In the letter, she particularly spoke about the problems children, her peers, face in those former war zones, or enclaves where small and isolated Serbian communities live in Kosovo. What Serbs feared was that after the pogrom, when Orthodox churches, monasteries, and other buildings were destroyed, the people who lived there would be in danger. The pogrom started on March 17, and people feared that, during Orthodox Easter that year, all those who remained would be expelled. My film deals with the great fear of these people. It was originally supposed to be called 'Fear' because it begins with the sentence from the girl: 'Dear President, I am sitting under the table in the dark and I am very scared.'

This letter, about half a page long, really reached the then-President of Serbia and was read at a United Nations Security Council meeting."

On one hand, it was a huge shock to everyone who heard it, but it did not result in any international actions.”

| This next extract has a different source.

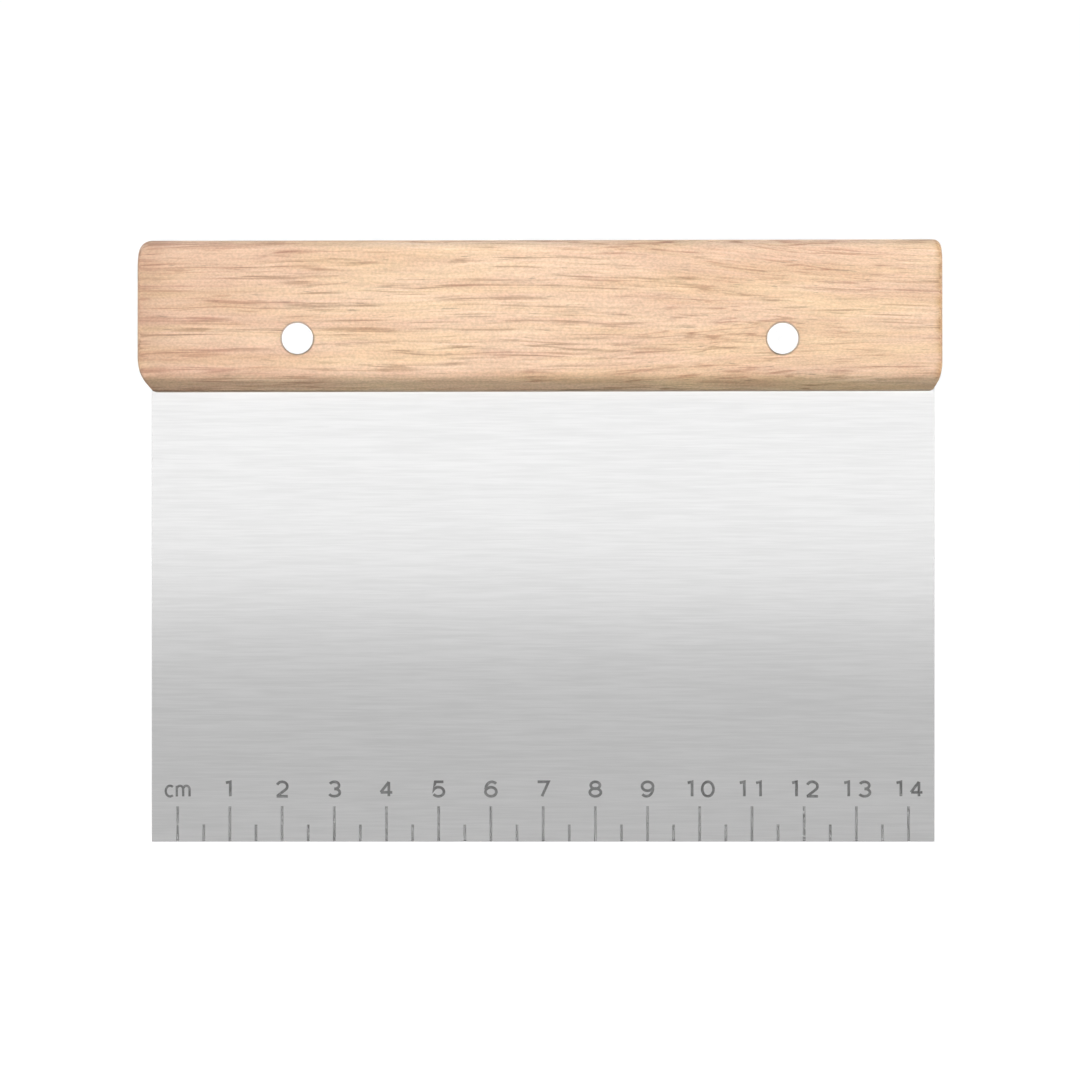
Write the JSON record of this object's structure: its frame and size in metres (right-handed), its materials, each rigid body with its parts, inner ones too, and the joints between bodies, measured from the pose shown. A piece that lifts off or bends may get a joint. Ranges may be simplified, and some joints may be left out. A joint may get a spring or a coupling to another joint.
{
  "type": "bench scraper",
  "caption": "Dough scraper: a flat steel blade with an etched centimetre scale, held in a slotted wooden handle by flush rivets.",
  "frame": {"origin": "under the middle of the handle, level with the blade's working edge", "axes": "+X along the handle and the working edge, in the direction in which the scale counts up; +Y through the thickness, away from the scale; +Z from the working edge up to the handle"},
  "size_m": [0.1528, 0.018, 0.115],
  "materials": {
    "handle_wood": "sanded and oiled pale hardwood, long straight grain along the handle",
    "blade_steel": "fine brushing along the blade's width, scale etched darker",
    "rivet_metal": "polished rivet heads, flush with the wood"
  },
  "bodies": {
    "root": {"handle": "handle_wood", "blade": "blade_steel", "left_rivet_barrel": "rivet_metal", "left_rivet_pin": "rivet_metal", "right_rivet_barrel": "rivet_metal", "right_rivet_pin": "rivet_metal"}
  },
  "joints": []
}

The film began its artistic life in 2022. Its world premiere was on January 23 in Trieste. The domestic premiere was exactly thirty days later at the FEST festival. The regular theatrical release began on March 17 of the same year; not by coincidence, of course, on the anniversary of the March pogrom.
The film is excellent on several levels. There is no pandering to foreign audiences in it. The combination of an artistic film and genre horror has not been made so convincingly in a long time, even at a global level. Since, well, most of the action takes place in the dark, the effect and suggestiveness largely depend on the sound, and the sound is incredibly well executed. Also, the acting performances are consistently outstanding, and some are even legendary. I primarily mean the two main actors: Slavko Stimac and Danica Curcic.

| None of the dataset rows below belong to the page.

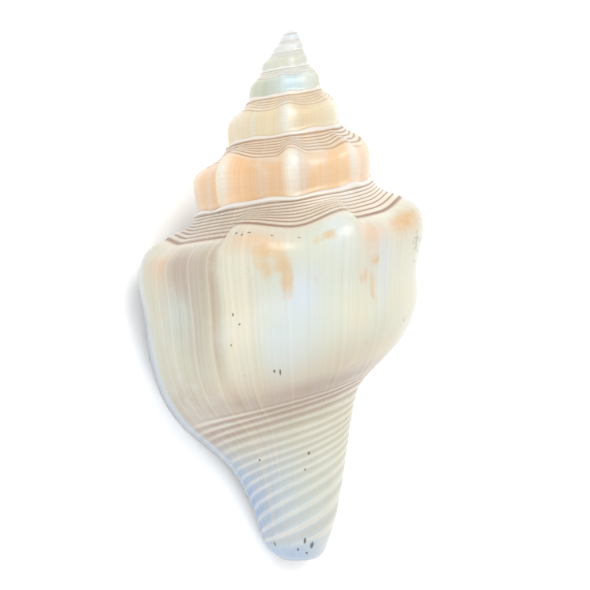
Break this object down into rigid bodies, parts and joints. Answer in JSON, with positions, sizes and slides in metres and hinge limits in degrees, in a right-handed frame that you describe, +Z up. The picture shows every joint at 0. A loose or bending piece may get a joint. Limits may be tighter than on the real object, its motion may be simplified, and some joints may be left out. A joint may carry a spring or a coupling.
{
  "type": "conch shell",
  "caption": "Knobbed spindle-shaped sea snail shell with a stepped spire, a wide open mouth and a long open canal, lying mouth down.",
  "frame": {"origin": "middle of the footprint, on the surface the shell lies on", "axes": "+Y towards the apex of the spire along the shell's length, +Z up, +X to the right seen from the canal"},
  "size_m": [0.0712, 0.1358, 0.0624],
  "materials": {
    "shell": "semi-gloss, cream with peach and ochre blotches"
  },
  "bodies": {
    "root": {"shell": "shell"}
  },
  "joints": []
}
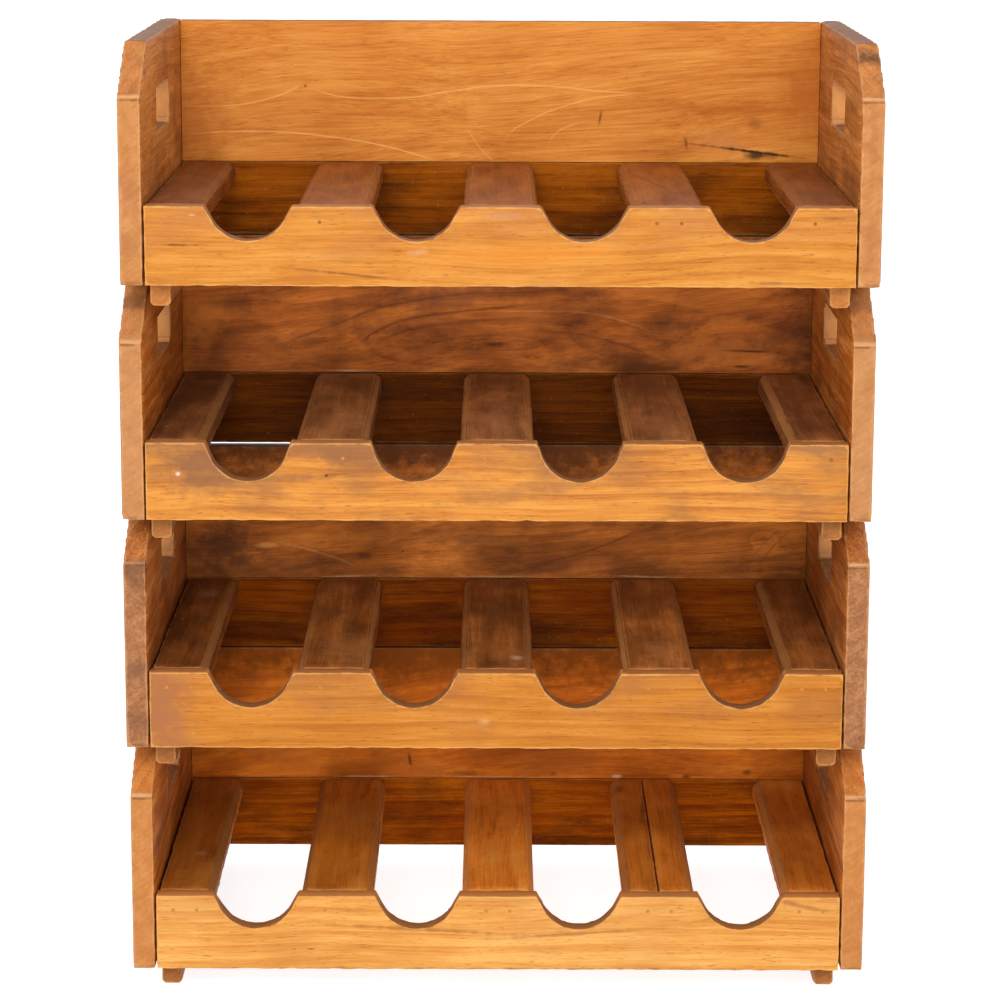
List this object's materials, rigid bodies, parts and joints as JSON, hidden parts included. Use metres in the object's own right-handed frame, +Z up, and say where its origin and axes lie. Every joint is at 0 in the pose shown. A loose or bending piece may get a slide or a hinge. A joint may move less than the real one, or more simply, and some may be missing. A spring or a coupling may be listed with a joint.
{
  "type": "stackable wine rack",
  "caption": "Stack of open-fronted wooden crates with round notches in the front rails and front-to-back slats, for storing wine bottles on their sides.",
  "frame": {"origin": "on the floor, under the middle of the rack's width and depth", "axes": "+Z up; the open, notched front faces -Y; +X to the right as seen from the front"},
  "size_m": [0.562, 0.33, 0.721],
  "materials": {
    "side_boards": "waxed, worn, rough end grain",
    "front_rails": "waxed, satin",
    "back_boards": "waxed, satin",
    "slats": "dark, worn, waxed",
    "cleats": "rough sawn",
    "nails": "dull, lightly rusted"
  },
  "bodies": {
    "crate_1": {"crate_1_left_side": "side_boards", "crate_1_right_side": "side_boards", "crate_1_front_rail": "front_rails", "crate_1_back_rail": "back_boards", "crate_1_back_panel": "back_boards", "crate_1_left_cleat": "cleats", "crate_1_right_cleat": "cleats", "crate_1_slat_nails": "nails", "crate_1_side_nails": "nails", "crate_1_slat_1": "slats", "crate_1_slat_2": "slats", "crate_1_slat_3": "slats", "crate_1_slat_4_left_strip": "slats", "crate_1_slat_4_right_strip": "slats", "crate_1_slat_5": "slats"},
    "crate_2": {"crate_2_left_side": "side_boards", "crate_2_right_side": "side_boards", "crate_2_front_rail": "front_rails", "crate_2_back_rail": "back_boards", "crate_2_back_panel": "back_boards", "crate_2_left_cleat": "cleats", "crate_2_right_cleat": "cleats", "crate_2_slat_nails": "nails", "crate_2_side_nails": "nails", "crate_2_slat_1": "slats", "crate_2_slat_2": "slats", "crate_2_slat_3": "slats", "crate_2_slat_4": "slats", "crate_2_slat_5": "slats"},
    "crate_3": {"crate_3_left_side": "side_boards", "crate_3_right_side": "side_boards", "crate_3_front_rail": "front_rails", "crate_3_back_rail": "back_boards", "crate_3_back_panel": "back_boards", "crate_3_left_cleat": "cleats", "crate_3_right_cleat": "cleats", "crate_3_slat_nails": "nails", "crate_3_side_nails": "nails", "crate_3_slat_1": "slats", "crate_3_slat_2": "slats", "crate_3_slat_3": "slats", "crate_3_slat_4": "slats", "crate_3_slat_5": "slats"},
    "crate_4": {"crate_4_left_side": "side_boards", "crate_4_right_side": "side_boards", "crate_4_front_rail": "front_rails", "crate_4_back_rail": "back_boards", "crate_4_back_panel": "back_boards", "crate_4_left_cleat": "cleats", "crate_4_right_cleat": "cleats", "crate_4_slat_nails": "nails", "crate_4_side_nails": "nails", "crate_4_slat_1": "slats", "crate_4_slat_2": "slats", "crate_4_slat_3": "slats", "crate_4_slat_4": "slats", "crate_4_slat_5": "slats"}
  },
  "joints": [
    {"name": "crate_2_lift", "type": "slide", "parent": "crate_1", "child": "crate_2", "axis": [0, 0, 1], "range_m": [0, 0.08]},
    {"name": "crate_3_lift", "type": "slide", "parent": "crate_2", "child": "crate_3", "axis": [0, 0, 1], "range_m": [0, 0.08]},
    {"name": "crate_4_lift", "type": "slide", "parent": "crate_3", "child": "crate_4", "axis": [0, 0, 1], "range_m": [0, 0.08]}
  ]
}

The Italians were co-producers of the film. The members of the Italian KFOR troops in the film are the “good guys.” In that sense, it is nice that the film had its premiere in Trieste. But without underestimating the festival in Trieste, this film deserved to premiere at a “bigger” festival. If it was, for some reason, very important for it to be in Italy, then it should have been at Venice, at the Mostra. The problem, however, was likely that the film is too close to the “Serbian standpoint” and does not align with the dominant Western narrative about the wars that accompanied the breakup of Yugoslavia.

Fortunately, films stay, and contexts change. Mrak is a film that will stay. And it is a film that, as one can predict, will age well.